Another dimension of this "personal" treatment of the subject is the way in which McArdle's libertarian views influence her writing. Sometimes the influence is explicit, e.g. there are a fair number of arguments that go something like: conservatives say this, liberals say that, but what's really true is this other thing. Other times the influence is more subtle, manifesting itself through the examples which McArdle choses to use to illustrate her various points. While I'm not a libertarian, I don't have a problem with libertarian views. Rather, again, I had hoped for a take on the subject that was simply less influenced by politics.
Somewhat strangely, one of the later sections in the book provides a rather in-depth discussion of financial advisor and radio talk-show host Dave Ramsey. To be honest, the material felt like it could have been a paid advertisement (of course, it wasn't, it just felt that way). Ramsey is interesting enough and his story does indeed involve a nontrivial element of failure.

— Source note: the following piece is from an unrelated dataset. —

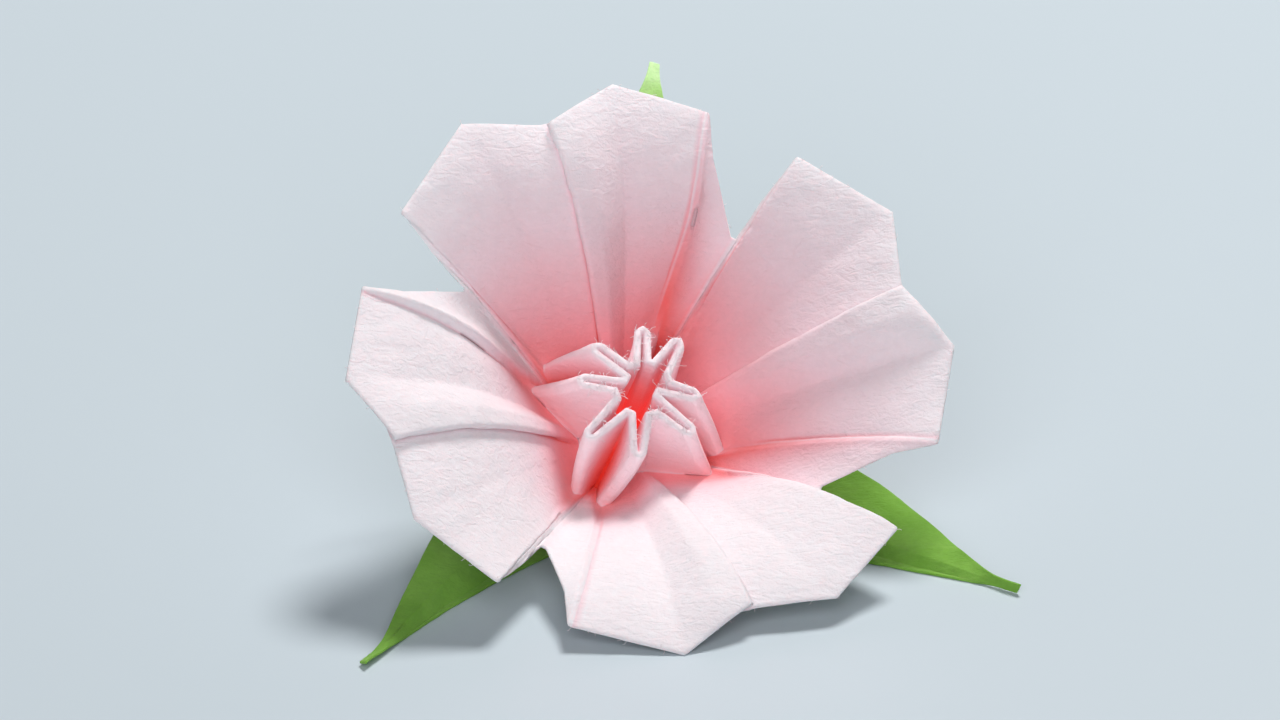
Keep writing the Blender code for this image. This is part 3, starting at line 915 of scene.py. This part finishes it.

However, when I started the book, I was not expecting to find an overview of Dave Ramsey's story and advice, nor was I particularly thrilled when I arrived at that part of the book.
So, if you especially like the above-described type of personal anecdotes or you consider yourself a kindred, libertarian spirit, you may well enjoy The Up Side of Down. If, on the other hand, you're more like me, you'd probably be better off spending your reading time elsewhere.